Whether or not the decision to create the IPD is the right way forward for IP holders would depend on several aspects including but not limited to the speed at which the appeals/petitions would be disposed of by the IPD, and the number of Hon. Judges assigned to the Department. Also, it is only an initiative by the DHC for the moment, and we’ll need to wait and watch as to how quickly the other High Courts adopt the same/similar architecture/practice, as this IPD would only entertain pending IPAB matters from the Delhi jurisdiction (along with new matters/appeals arising from the jurisdiction).

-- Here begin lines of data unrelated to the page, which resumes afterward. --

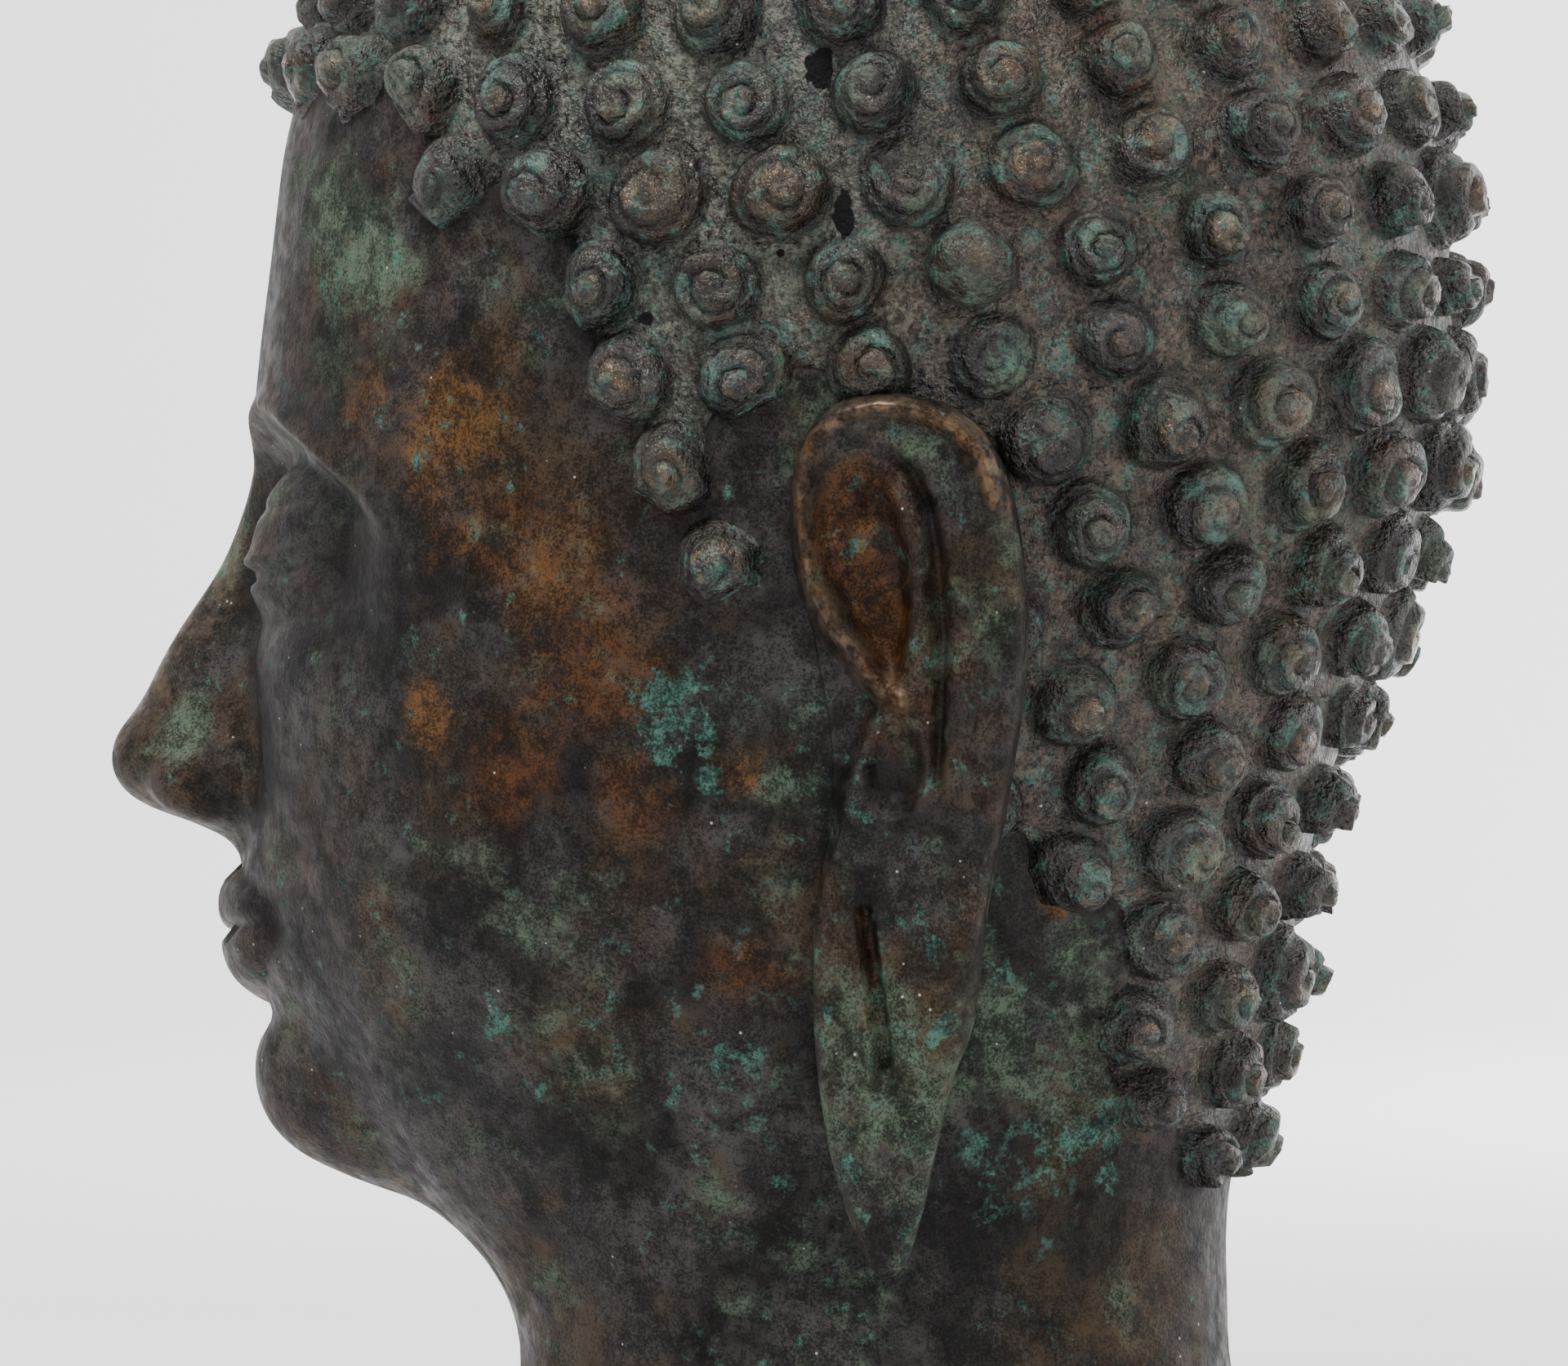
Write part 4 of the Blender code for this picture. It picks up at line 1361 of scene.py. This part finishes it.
def blotch_group(detail: float = 3.5, roughness: float = 0.70, middle: float = 0.76, pull: float = 0.42,
                 flake_edge: Range = (0.555, 0.60), flake_gain: float = 0.16) -> ShaderTree:
    """Build the group that breaks a soft cloud of patina into a wash with crisp flakes in it.

    Args:
        detail: How finely the wash's edge breaks up.
        roughness: How strong its fine parts are.
        middle: The noise value at which the wash is half thick where the patina's strength is 0.
        pull: How much the patina's strength adds to the noise.
        flake_edge: Where the flakes' edge lies in the fine noise.
        flake_gain: How much more flaky the wash's thick parts are.

    Returns:
        The group.
    """
    nodes = GroupTree("patina_blotches", {
        "Strength": 0.5, "Scale": 120.0, "Crumbs": 0.3, "Softness": 0.2, "Fine": 0.5,
    }, ("Mask",))
    given = nodes.given
    broad = nodes.add("ShaderNodeTexNoise", {
        "Vector": given["Place"], "Scale": given["Scale"], "Detail": detail, "Roughness": roughness,
    }).outputs[0]
    above = nodes.maths("SUBTRACT", nodes.maths("MULTIPLY_ADD", given["Strength"], pull, broad),
                        nodes.maths("SUBTRACT", middle, given["Softness"]))
    spread = nodes.maths("MULTIPLY", given["Softness"], 2.0)
    wash = nodes.ramp(nodes.maths("DIVIDE", above, spread), 0.0, 1.0)
    flakes = nodes.ramp(nodes.maths("MULTIPLY_ADD", wash, flake_gain, given["Fine"]), *flake_edge)
    thin = nodes.maths("SUBTRACT", 1.0, given["Crumbs"])
    flaky = nodes.maths("MULTIPLY_ADD", flakes, given["Crumbs"], thin)
    return nodes.give(Mask=nodes.maths("MULTIPLY", wash, flaky))


def dust_group(low_ground: Range = (0.36, 0.04), facing_up: Range = (0.0, 0.9), on_top: float = 0.32,
               in_low_ground: float = 0.75) -> ShaderTree:
    """Build the group that says where dust lies.

    Args:
        low_ground: Rises between which the dust thickens from none to full.
        facing_up: Upward parts of the normal between which it does the same.
        on_top: How thick it lies on what faces up.
        in_low_ground: How thick it lies in the low ground.

    Returns:
        The group.
    """
    nodes = GroupTree("settled_dust", {"Rise": 0.5, "Amount": 0.5}, ("Mask",))
    given = nodes.given
    low = nodes.maths("MULTIPLY", nodes.ramp(given["Rise"], *low_ground), in_low_ground)
    normal = nodes.add("ShaderNodeNewGeometry").outputs["Normal"]
    up = nodes.ramp(nodes.add("ShaderNodeSeparateXYZ", {0: normal}).outputs["Z"], *facing_up)
    grain = nodes.spots(given["Place"], Clouds(750.0, 1.5, 0.78, 0.36, 0.64))
    patchy = nodes.maths("MULTIPLY", nodes.maths("MULTIPLY_ADD", up, on_top, low), grain)
    return nodes.give(Mask=nodes.maths("MULTIPLY", patchy, given["Amount"], clamp=True))


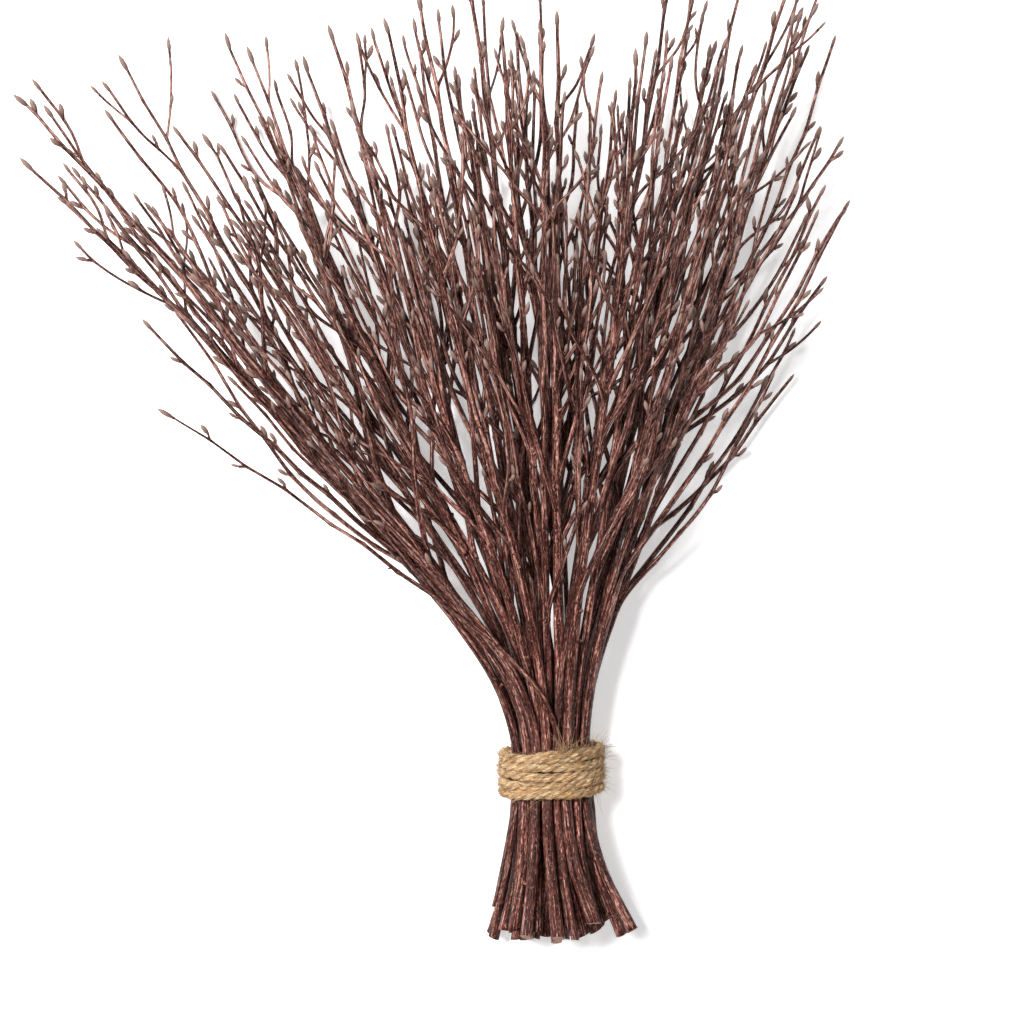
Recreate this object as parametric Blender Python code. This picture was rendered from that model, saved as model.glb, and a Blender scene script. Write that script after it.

It is still believed by practitioners that while IPAB was slow and non-functional for a long time when it was functional/working/active, the speed of issuing orders and taking up of matters was consistent, and at the same time ensured that the overall cost for the IP Owners/stakeholders was relatively more affordable because of a restricted number of hearings per matter. However, the overall cost of filing/processing an appeal/cancellation/revocation petition at the IPD is expected to be relatively higher and would require more hearings for the matter to be disposed of, thereby further slowing down the overall time taken to logically conclude the matter. We hope nevertheless that the initiative turns out to be a boon for effecting stronger rights for IP Holders.